Posted by Guest on Nov. 24, 2010 @ 6:29 pm

Yes, yes yes!!! Now off to post this article on facebook, to the 93 people I actually know, in person. Tiresome in my practicality, yes, but there is only so much time in one day.

One word of advice on how to manage social networks, so they don't consume you.

Ignore!

"Remove" is a good one too.

Posted by Guest on Nov. 27, 2010 @ 12:13 pm

Roberta we miss you!!! Come back!!!
Why don't you just use a pseudonym or something?

Posted by Guest on Nov. 24, 2010 @ 7:09 pm

There's a life after Facebook. Don't go back

Posted by Guest on Nov. 24, 2010 @ 7:19 pm

All those vicious jibes weren't exactly time wasted if it's got you back to writing your column again...do not miss you on Facecrack a bit...when's the book coming then ?

Posted by Guest on Nov. 28, 2010 @ 3:58 am

oh Seawhore u old sea dog. we will always have "the flotilla". its not exactly Paris but............ cant believe u went back to old media, i read about it online. probably wont see u in the real world because u wont get the FB invite. LK

Posted by Guest on Dec. 02, 2010 @ 9:34 am

I'd friend her if she was still on FB

Posted by Guest on Jan. 28, 2011 @ 8:20 pm

Dearest Many, Many Millions of Fans:

The pressure has been too great. And weakness is my thing -- unless I'm playing gin rummy. I cannot lie -- I have rejoined Facebook, but only for the humble purpose of communicating with my dear ailing aunt, who lives in a tiny village in a remote RV park in Croatia and needs me to keep her abreast of everything important, like the camel toe I got today while trying on pants and the rate of canned beets at Best Buy.
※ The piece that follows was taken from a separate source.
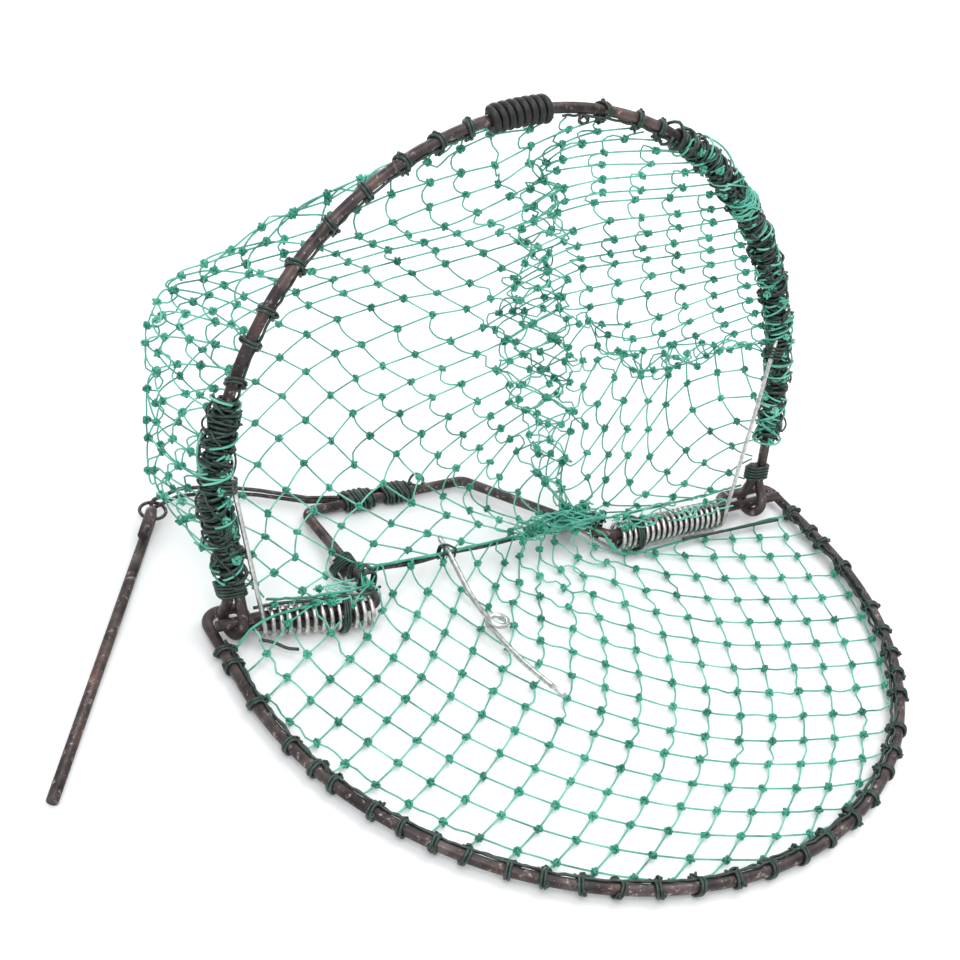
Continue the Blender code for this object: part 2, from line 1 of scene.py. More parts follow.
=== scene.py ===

Don't hate me. Just love me. Like Jesus, I am occasionally weak. (Wait -- he DID fuck that whore, right?) Uhm.

Roberta

PS -- I also quit smoking pot and drinking. Everything is now a lie.

Posted by Guest on Apr. 09, 2011 @ 3:24 pm

It's true, social networking websites have become an integral part of many people's lives...
Very ironic and funny article, you did a good job!